Ladies and Gentlemen,

Overall, nuclear non-proliferation has been quite a success story: Instead of more that 20 countries possessing nuclear weapons as President Kennedy has feared in the sixties there are now fewer than 10.

In the nuclear field especially, however, the system is under major strain. I already mentioned Iran, North Korea, Syria. This means that the nuclear non-proliferation system in particular has to be strengthened. We need a Fissile Material Cut-Off Treaty to stop the production of fissile material for nuclear weapons. We need the Comprehensive Test Ban Treaty to enter into force. We need the IAEA Additional Protocol to become the accepted global safeguards standard. In 2010 Germany, together with other partners, founded the “Non-proliferation and Disarmament Initiative” (NPDI), also to press for progress on these issues.

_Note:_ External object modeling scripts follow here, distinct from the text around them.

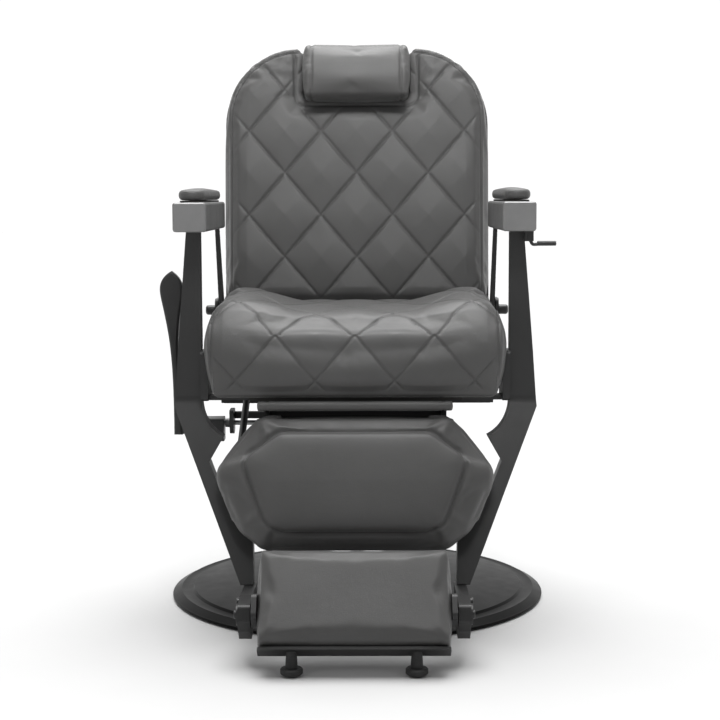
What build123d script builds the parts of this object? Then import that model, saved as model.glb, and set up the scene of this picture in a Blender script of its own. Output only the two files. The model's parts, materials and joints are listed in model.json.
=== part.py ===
"""Hydraulic barber chair: disc base, pump column, padded seat, reclining back, calf rest and footrest.

Millimetres. The origin is the middle of the base on the floor, +Z is up, and the chair faces -Y.
Distances called "forward" are measured along -Y from the column's axis.
"""

from build123d import *
import os
from math import cos, radians, sin

# ---- driving dimensions ----
BASE_R = 351.0
PLATE_R = 310.0
FLANGE_R, FLANGE_Z = 95.0, (34.0, 46.0)
CYLINDER_R, CYLINDER_TOP = 55.0, 300.0
BUSH_R, PISTON_R, SLIDE_FIT = 46.0, 38.0, 0.05
HEAD_R, HEAD_Z = 62.0, (309.0, 345.0)

SEAT_HALF = 259.5
SEAT_BOTTOM, SEAT_FRONT, SEAT_REAR = 411.0, -298.0, 72.0
TUBE = 30.0
FRONT_TUBE_Y, REAR_TUBE_Y = (-215.0, -185.0), (96.0, 126.0)

BACK_PIVOT = (100.0, 533.0)
BACK_TILT = 7.9
BACK_HALF, BACK_BOTTOM, BACK_TOP = 259.0, 530.0, 1053.0
BACK_PAD, BACK_SHELL = 84.0, 28.0
NOTCH_HALF, NOTCH_BOTTOM, SHOULDER_R = 106.0, 950.0, 146.0

CALF_TOP, CALF_TILT, CALF_PAD = (-320.0, 392.0), 20.15, 60.0
CALF_PIVOT = (-285.0, 360.0)
CALF_OUTLINE = ((168.0, 0.0), (244.0, 100.0), (196.0, 201.0), (160.0, 232.0))

FOOT_TOP, FOOT_TILT, FOOT_HALF, FOOT_LENGTH = (-455.0, 192.0), 38.0, 155.0, 168.0
FOOT_PAD, FOOT_PIVOT = 38.0, (-480.0, 84.0)

POST_TOP, POST_BACK, POST_FRONT = 693.0, -184.0, -212.0
ARM_X, ARM_Y, ARM_Z = (251.0, 308.0), (-285.0, 60.0), (693.0, 743.0)
ARM_PAD_Z = (746.0, 768.0)
BRACE_X, HINGE_ARM_X = (260.0, 266.0), (269.0, 275.0)

CRANK_ARM = 85.0
LINK_X = -209.0
GAS_X, GAS_ARM, GAS_SWEEP, GAS_MID = 125.0, 95.0, 25.0, 50.0
GAS_FIXED = 256.0
LEVER_AXIS_Z = 326.0
RELEASE_AXIS, RELEASE_Y = (300.0, 682.0), -238.0
FRONT_TUBE_HALF, CALF_HINGE_X = 160.0, 133.0
BOLT_R, PIN_FIT = 6.5, 0.05

SIDES = (("left", 1), ("right", -1))   # the sitter's left is +X


# ---- small helpers ----
def block(x, y, z):
    """A box between two values on each axis."""
    size = [abs(pair[1] - pair[0]) for pair in (x, y, z)]
    middle = [(pair[0] + pair[1]) / 2 for pair in (x, y, z)]
    return Pos(*middle) * Box(*size)


def rod_x(x, y, z, radius):
    """A cylinder along X between the two values in x."""
    return Pos((x[0] + x[1]) / 2, y, z) * Rot(0, 90, 0) * Cylinder(radius, abs(x[1] - x[0]))


def rod_y(x, y, z, radius):
    """A cylinder along Y between the two values in y."""
    return Pos(x, (y[0] + y[1]) / 2, z) * Rot(90, 0, 0) * Cylinder(radius, abs(y[1] - y[0]))


def rod_z(radius, z, x=0.0, y=0.0):
    """A cylinder along Z between the two values in z."""
    return Pos(x, y, (z[0] + z[1]) / 2) * Cylinder(radius, abs(z[1] - z[0]))


def outline(points, radius):
    """A closed face with every corner rounded; radius is one value or a list."""
    return make_face(FilletPolyline(*points, radius=radius, close=True))


def side_plate(points, radius, x):
    """A plate cut to a rounded outline in the YZ plane, between two X values."""
    low, high = min(x), max(x)
    return extrude(Plane.YZ.offset(low) * outline(points, radius), amount=high - low)


def front_prism(face, y):
    """A face drawn in X and Z, made solid between two Y values."""
    low, high = min(y), max(y)
    return extrude(Plane.XZ.offset(-high) * face, amount=high - low)


def tilted(part, pivot, degrees):
    """Turns a part about the X line through pivot, top backwards for a positive angle."""
    y, z = pivot
    return Pos(0, y, z) * Rot(-degrees, 0, 0) * Pos(0, -y, -z) * part


def mirrored(part, side):
    """Parts are drawn on +X; the other side is their mirror image."""
    return part if side > 0 else mirror(part, about=Plane.YZ)


def leaned(part):
    """From the back's own upright frame to its place, leaning back at rest."""
    return tilted(part, BACK_PIVOT, BACK_TILT)


def polar(pivot, radius, degrees_down):
    """The point at a radius behind the pivot, turned down by an angle."""
    angle = radians(degrees_down)
    return pivot[0] + radius * cos(angle), pivot[1] - radius * sin(angle)


def group(parts):
    """Identical pieces that share one node."""
    return Compound(children=[part if isinstance(part, Solid) else part.solid() for part in parts])


def save(name, part):
    """Writes one node."""
    export_step(part, f"parts/{name}.step")


# ---- base and pump ----
def base_disc():
    """The stepped steel disc: rim, shallow groove and a gently domed plate."""
    profile = make_face(
        Line((0, 10), (318, 10)) + Line((318, 10), (320, 3)) + Line((320, 3), (BASE_R - 2, 3))
        + ThreePointArc((BASE_R - 2, 3), (BASE_R, 5.2), (BASE_R - 2.5, 8))
        + Line((BASE_R - 2.5, 8), (334, 16))
        + ThreePointArc((334, 16), (328, 14.8), (314, 15.5)) + Line((314, 15.5), (PLATE_R, 19.5))
        + ThreePointArc((PLATE_R, 19.5), (215, 29), (110, 34)) + Line((110, 34), (0, 34))
        + Line((0, 34), (0, 10)))
    disc = revolve(Plane.XZ * profile, Axis.Z)
    return disc - [rod_z(6.1, (9, 35), x, y) for x, y in bolt_circle()]


def bolt_circle():
    """Middles of the four bolts that hold the pump to the base."""
    return [(78 * cos(radians(a)), 78 * sin(radians(a))) for a in (45, 135, 225, 315)]


def base_floor_pad():
    """The rubber sheet that closes the base from below and stands on the floor."""
    return rod_z(345, (0, 3))


def pump_cylinder():
    """The pump's outer tube with its bolted foot flange."""
    body = rod_z(FLANGE_R, FLANGE_Z) + rod_z(CYLINDER_R, (FLANGE_Z[0], CYLINDER_TOP))
    bore = rod_z(BUSH_R + SLIDE_FIT, (FLANGE_Z[1], CYLINDER_TOP + 1))
    return body - bore - [rod_z(6.1, (30, 50), x, y) for x, y in bolt_circle()]


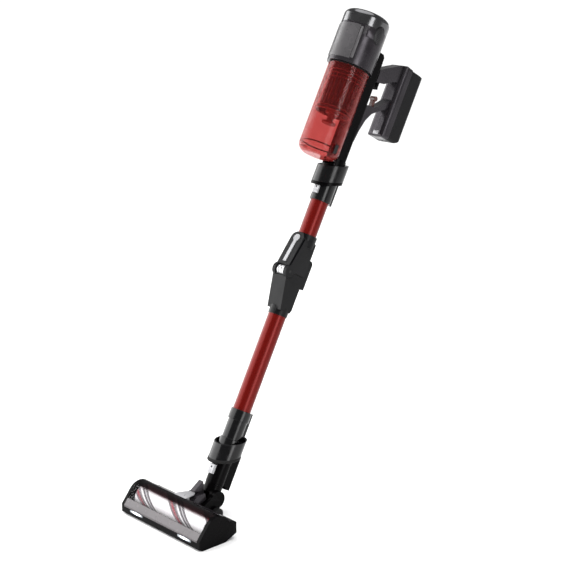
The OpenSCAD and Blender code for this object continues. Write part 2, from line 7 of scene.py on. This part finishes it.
import bmesh
import bpy
from mathutils import Matrix, Vector


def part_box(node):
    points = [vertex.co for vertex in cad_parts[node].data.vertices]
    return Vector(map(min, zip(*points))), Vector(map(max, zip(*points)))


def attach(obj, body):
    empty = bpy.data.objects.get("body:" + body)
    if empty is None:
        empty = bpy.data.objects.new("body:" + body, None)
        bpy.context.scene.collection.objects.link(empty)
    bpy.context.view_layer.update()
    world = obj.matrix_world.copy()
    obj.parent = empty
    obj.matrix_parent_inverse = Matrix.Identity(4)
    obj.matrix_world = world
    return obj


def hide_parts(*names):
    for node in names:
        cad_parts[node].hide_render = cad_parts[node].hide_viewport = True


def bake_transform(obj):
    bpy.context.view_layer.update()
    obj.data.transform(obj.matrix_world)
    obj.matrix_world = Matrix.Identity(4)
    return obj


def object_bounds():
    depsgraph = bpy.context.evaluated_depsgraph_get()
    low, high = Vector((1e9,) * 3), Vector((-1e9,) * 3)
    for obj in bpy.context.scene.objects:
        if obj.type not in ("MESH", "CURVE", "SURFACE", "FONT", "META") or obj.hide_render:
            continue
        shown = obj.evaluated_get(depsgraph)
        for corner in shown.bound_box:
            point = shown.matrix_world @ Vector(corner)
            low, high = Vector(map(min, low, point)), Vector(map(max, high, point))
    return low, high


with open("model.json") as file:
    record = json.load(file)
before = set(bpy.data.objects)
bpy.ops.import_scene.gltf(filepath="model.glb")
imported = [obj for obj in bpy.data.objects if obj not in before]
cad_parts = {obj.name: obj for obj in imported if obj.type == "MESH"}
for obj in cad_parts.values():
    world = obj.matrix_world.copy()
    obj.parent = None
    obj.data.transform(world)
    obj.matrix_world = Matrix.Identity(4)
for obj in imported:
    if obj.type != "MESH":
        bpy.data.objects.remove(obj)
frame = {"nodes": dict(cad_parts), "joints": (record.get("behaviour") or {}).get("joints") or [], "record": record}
cad_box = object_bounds()
joints = {j["name"]: j for j in frame["joints"]}
nodes = frame["nodes"]
slots = {s["node"]: s["material_slot"] for s in frame["record"]["subparts"]}

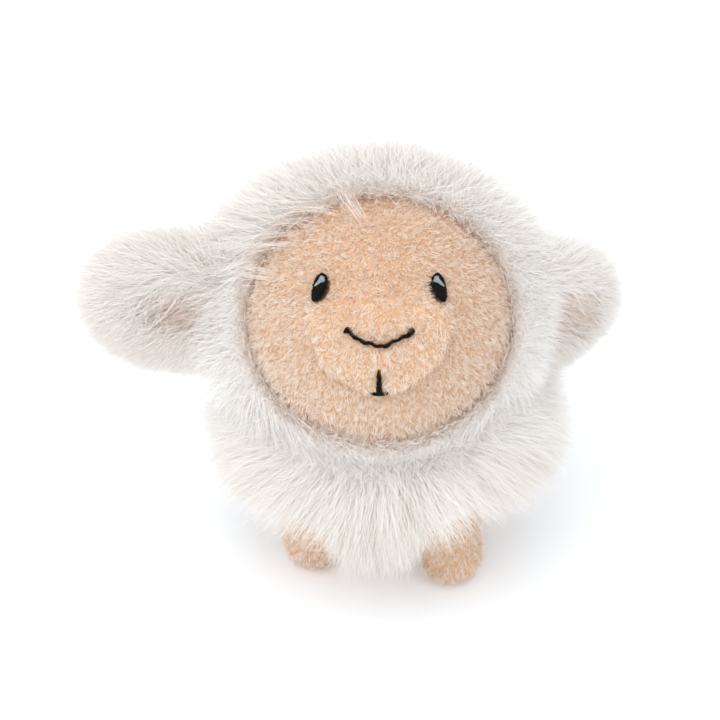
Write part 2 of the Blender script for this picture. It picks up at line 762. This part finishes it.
def stream(number):
    return np.random.default_rng((SEED, number))


def rooted(surface, count, number):
    """A stream, directions spread evenly by it, and the points and normals of a surface there."""
    rng = stream(number)
    directions = spread_directions(count, rng)
    return rng, directions, *with_normals(surface, directions)


def outside_head(paths, gap):
    """Strands pushed out of the head, so that they flow round it."""
    offset = paths - HEAD_CENTRE
    distance = np.linalg.norm(offset, axis=-1, keepdims=True)
    floor = np.linspace(-ROOTS_IN_HEAD, gap, paths.shape[1])[:, None] + HEAD_RADIUS
    return HEAD_CENTRE + offset / distance * np.maximum(distance, floor)


def body_pile_depth(directions):
    return np.interp(directions[:, 2], PILE_HEIGHT_SHARES, PILE_DEPTHS)


def near_head(points):
    """How close places on the body lie to the neck, from 0 to 1."""
    return bell(np.linalg.norm(points - HEAD_CENTRE, axis=1) - HEAD_RADIUS, NECK_FILL_RADIUS)


def body_comb(points):
    """Downwards, and out from under the neck, where it stands up and fills the valley."""
    away = points - HEAD_CENTRE
    away[:, 2] = 0
    neck = near_head(points)[:, None]
    return (BODY_OUTWARD_SHARE + neck) * unit(away) - (1 - NECK_STANDING_SHARE * neck) * UP


def on_belly(points):
    offset = (points - BODY_CENTRE)[:, :2] / (BELLY_HALF_WIDTH, BELLY_HALF_LENGTH)
    return (np.sum(offset**2, axis=1) < 1) & (points[:, 2] < BODY_CENTRE_HEIGHT)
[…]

We are now at a crossroads: Either we succeed in effectively globalizing the non-proliferation regime or the old system of key countries controlling key technologies will simply be overtaken by events. “Old” instruments like IAEA safeguards and export controls as well as “new” instruments like PSI certainly play an important role. In the end, however, a new and broader perspective on the problem may be required. Do international and domestic financial systems need to become more sensitive, for example, to proliferation concerns? Do they have the tools to address these concerns effectively? Can we control each and every proliferation relevant item or is it better to focus on key items and key technologies?

Ladies and Gentlemen,

let me conclude: There is obviously no one-size-fits-all solution. Non-proliferation is something that needs concentrated, day-to-day attention, involving a large number of little bits and pieces, many uncertainties, many small decisions which can have a big positive impact, or may just go wrong and waste a lot of time and money. PSI is there to help us try and get things right, learn from one another and therefore reduce the risk of proliferation. It does a very important job. If it did not already exist, PSI would have to be invented. So let me thank you for all the hard work you are doing and wish you a very productive and successful meeting.